The Japanese release included a 20-page color booklet. The Korean version has the additional track "Over the Rainbow" in two different versions.

It was also the final Korean release to feature drummer, Rose, who would leave in 2006.

==Lyrics==
The Japanese version of the title song has the first and second verses in English and the chorus and third verse in Japanese. The Korean version also has the first and second verses in English, but the chorus and third verse are in Korean.

The Japanese version has no parental advisory for coarse language.
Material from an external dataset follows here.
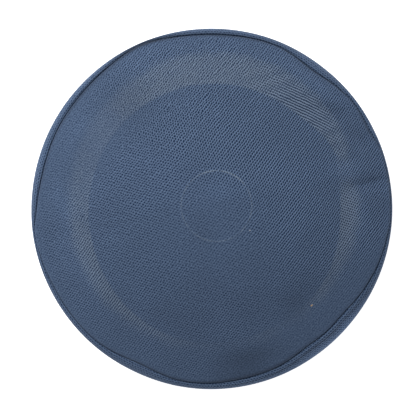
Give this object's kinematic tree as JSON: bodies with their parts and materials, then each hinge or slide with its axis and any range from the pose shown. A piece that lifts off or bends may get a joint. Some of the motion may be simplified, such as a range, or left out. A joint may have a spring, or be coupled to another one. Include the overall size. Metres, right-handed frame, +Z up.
{
  "type": "kufi",
  "caption": "Round brimless cap of stiffened cloth with a gently domed top set into an upright band, open underneath for a head.",
  "frame": {"origin": "centre of the open rim, on the surface that the cap stands on", "axes": "+Z up through the crown, +X along the crease where the cap was folded flat, to within 9 degrees"},
  "size_m": [0.19, 0.19, 0.094],
  "materials": {
    "crown_cloth": "dark blue woven cloth with a fine raised diagonal texture, matt, with a pressed ring that has a slight shine",
    "band_cloth": "dark blue woven cloth with a fine raised texture, matt"
  },
  "bodies": {
    "root": {"crown_top": "crown_cloth", "side_band": "band_cloth"}
  },
  "joints": []
}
It has four instances of profanity ("fuck" is said three times and another word is bleeped).

==Japanese track listing==
Label: Avex Trax

Released: December 14, 2004

Track list:
1. "Scorpio"
2. "Tears (TRAX Version)" (X Japan Cover)
3. "Beat Traitor"
4. "Knife"

==Korean track listing==
Label: SM Entertainment

Released: December 17, 2004

Track list:
1. "Scorpio"
2. "Tears (TRAX Version)" (X Japan Cover)
3. "Beat Traitor"
4. "Knife"
5. "Over the Rainbow (Piano Version)"
6. "Over the Rainbow (Rock Version)"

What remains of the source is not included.